Here’s another example of classical music entrepreneurship. Plus some work I did, that now is showing some results.
I was delighted when I went to hear the University of Maryland Symphony Orchestra on Friday, and found a larger, younger, and more lively audience than I’d ever seen at these concerts.
The concert also was dramatically good (speaking musically, now), way beyond what anyone would normally expect of a student orchestra. More on that in another post
And of course I was curious to know how this audience had gotten there. When I became artist in residence at the university in 2009, the UMSO concerts (U of Maryland Symphony Orchestra) were musically terrific, but otherwise were sleepy affairs, with half-full houses, and a loyal but very quiet older audience. Very few students, even music students, seemed to be there.
My gig, as artist in residence, was to work with the students, to help them find an audience their own age. And we had some preliminary success, as I blogged at the time. By personally inviting students who played classical instruments — and by giving them free tickets — we could get a couple of hundred new people at concerts by the Symphony Orchestra and the Wind Orchestra.
But following up on that was difficult. Now we needed hard, sustained work, contacting people who’d already come, for instance, and trying to get them to come again, or else finding new ways to reach out to new people. The students had some good ideas, but couldn’t always implement them, because — understandably — their schedules were already very busy.

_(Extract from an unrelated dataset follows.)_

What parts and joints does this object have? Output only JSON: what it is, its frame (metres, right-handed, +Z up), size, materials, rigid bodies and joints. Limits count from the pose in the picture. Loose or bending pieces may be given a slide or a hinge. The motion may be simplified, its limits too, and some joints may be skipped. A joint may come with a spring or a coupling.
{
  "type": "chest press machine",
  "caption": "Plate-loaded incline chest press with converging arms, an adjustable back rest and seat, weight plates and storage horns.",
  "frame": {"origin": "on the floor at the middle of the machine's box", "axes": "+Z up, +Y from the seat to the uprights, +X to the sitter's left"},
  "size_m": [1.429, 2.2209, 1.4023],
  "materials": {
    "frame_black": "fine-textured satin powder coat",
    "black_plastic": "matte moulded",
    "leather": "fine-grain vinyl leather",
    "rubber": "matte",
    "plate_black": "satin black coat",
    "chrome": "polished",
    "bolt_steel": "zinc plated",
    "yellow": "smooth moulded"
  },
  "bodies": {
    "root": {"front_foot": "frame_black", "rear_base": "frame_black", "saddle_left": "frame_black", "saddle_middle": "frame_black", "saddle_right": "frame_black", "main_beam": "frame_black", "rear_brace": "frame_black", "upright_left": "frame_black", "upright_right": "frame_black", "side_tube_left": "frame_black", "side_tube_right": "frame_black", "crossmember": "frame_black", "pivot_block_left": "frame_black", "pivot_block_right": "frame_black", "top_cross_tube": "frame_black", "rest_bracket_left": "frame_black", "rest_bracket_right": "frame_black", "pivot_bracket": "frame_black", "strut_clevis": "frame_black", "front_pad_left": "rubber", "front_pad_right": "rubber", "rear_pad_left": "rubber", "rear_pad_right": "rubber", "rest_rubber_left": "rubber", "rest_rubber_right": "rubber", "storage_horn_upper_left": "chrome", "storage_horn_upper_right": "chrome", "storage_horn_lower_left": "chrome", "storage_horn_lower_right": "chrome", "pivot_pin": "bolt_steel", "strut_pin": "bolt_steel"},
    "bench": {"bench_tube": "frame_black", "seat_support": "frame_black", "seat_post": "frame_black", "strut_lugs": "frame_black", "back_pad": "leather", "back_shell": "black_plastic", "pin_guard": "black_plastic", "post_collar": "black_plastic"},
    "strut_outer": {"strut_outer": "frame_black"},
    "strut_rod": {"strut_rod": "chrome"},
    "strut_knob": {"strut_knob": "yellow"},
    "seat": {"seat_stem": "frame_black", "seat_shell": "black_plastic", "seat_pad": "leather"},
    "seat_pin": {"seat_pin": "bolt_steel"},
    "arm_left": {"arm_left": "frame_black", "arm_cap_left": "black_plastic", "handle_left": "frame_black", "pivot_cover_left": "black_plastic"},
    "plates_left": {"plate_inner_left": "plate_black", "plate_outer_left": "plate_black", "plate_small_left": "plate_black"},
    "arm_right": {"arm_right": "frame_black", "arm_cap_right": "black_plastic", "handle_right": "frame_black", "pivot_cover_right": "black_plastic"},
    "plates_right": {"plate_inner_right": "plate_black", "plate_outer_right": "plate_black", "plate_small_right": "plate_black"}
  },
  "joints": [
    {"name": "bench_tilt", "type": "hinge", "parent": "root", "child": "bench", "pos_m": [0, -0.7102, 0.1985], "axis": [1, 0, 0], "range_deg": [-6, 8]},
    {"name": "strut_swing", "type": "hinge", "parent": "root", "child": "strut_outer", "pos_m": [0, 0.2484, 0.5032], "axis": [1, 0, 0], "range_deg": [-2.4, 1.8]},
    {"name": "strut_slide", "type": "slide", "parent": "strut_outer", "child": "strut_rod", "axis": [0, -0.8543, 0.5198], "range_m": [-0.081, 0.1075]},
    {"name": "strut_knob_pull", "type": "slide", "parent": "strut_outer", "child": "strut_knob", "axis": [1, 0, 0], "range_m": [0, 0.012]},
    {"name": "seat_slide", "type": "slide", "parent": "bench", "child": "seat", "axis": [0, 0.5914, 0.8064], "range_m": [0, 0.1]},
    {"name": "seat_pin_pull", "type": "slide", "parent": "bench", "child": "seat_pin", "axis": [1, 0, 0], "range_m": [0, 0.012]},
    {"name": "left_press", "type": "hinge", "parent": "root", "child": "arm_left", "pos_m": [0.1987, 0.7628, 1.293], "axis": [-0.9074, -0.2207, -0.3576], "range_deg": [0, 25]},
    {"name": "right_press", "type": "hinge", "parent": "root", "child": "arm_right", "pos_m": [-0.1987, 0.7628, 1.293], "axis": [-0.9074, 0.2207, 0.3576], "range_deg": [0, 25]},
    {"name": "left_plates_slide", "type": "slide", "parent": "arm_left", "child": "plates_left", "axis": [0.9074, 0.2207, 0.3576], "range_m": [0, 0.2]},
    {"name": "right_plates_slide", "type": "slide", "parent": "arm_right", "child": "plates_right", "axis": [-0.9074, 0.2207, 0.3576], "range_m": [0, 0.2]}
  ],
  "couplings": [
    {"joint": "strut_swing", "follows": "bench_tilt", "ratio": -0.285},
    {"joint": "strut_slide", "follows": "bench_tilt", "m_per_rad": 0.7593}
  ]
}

So what happened this year, to bring new people to the concert? John Devlin, a DMA student in conducting at the university, was put in charge of what the Symphony Orchestra calls its New Lights program, which up to now has largely been about making concerts more personal, and friendlier. The students (just for instance) wear black onstage, but accessorize with accent colors, which are picked to fit the music (blue and green for Mahler’s Fourth Symphony last year, red for The Miraculous Mandarin last Friday). And statements by them — personal, direct, and full of life — are posted outside the concert hall.
What John added, as he told me, grew from seeds he said I planted while I was in residence. The students now are getting organized. Things are at an early stage, but they’re finding ways to reach other students that they come in contact with — at their dorms, for instance, or in classes. Each dorm could have a Symphony ambassador, who’d coordinate efforts to talk to students living there about upcoming concerts. Every music class was targeted.
And the results — even at an early stage — spoke for themselves. This was a renewed audience. Lively, fresh, enthusiastic. Bravo, everyone. And I’m very flattered by the credit I was given, not just by John, but by others. So I’ll turn it around. Everyone involved deserves far more praise. I may have planted the seeds, but they had the ideas. And did the work.
Credit also goes to Robert Gibson, the dean of the University of Maryland School of Music, who brought me in. And — in vast, vast quantities — to James Ross, the head of the conducting program and conductor of the Symphony Orchestra, who started New Lights, and provides the continuing inspiration and authority it needs to keep going.
Jim also is the reason why the concerts are so good, though if I know him, he’d give more credit to the students, which is one of many reasons why he’s special. He and I now overlap at two institutions, since he’s now Associate Director of Conducting Studies at Juilliard, working closely with Alan Gilbert, who runs the conducting program there.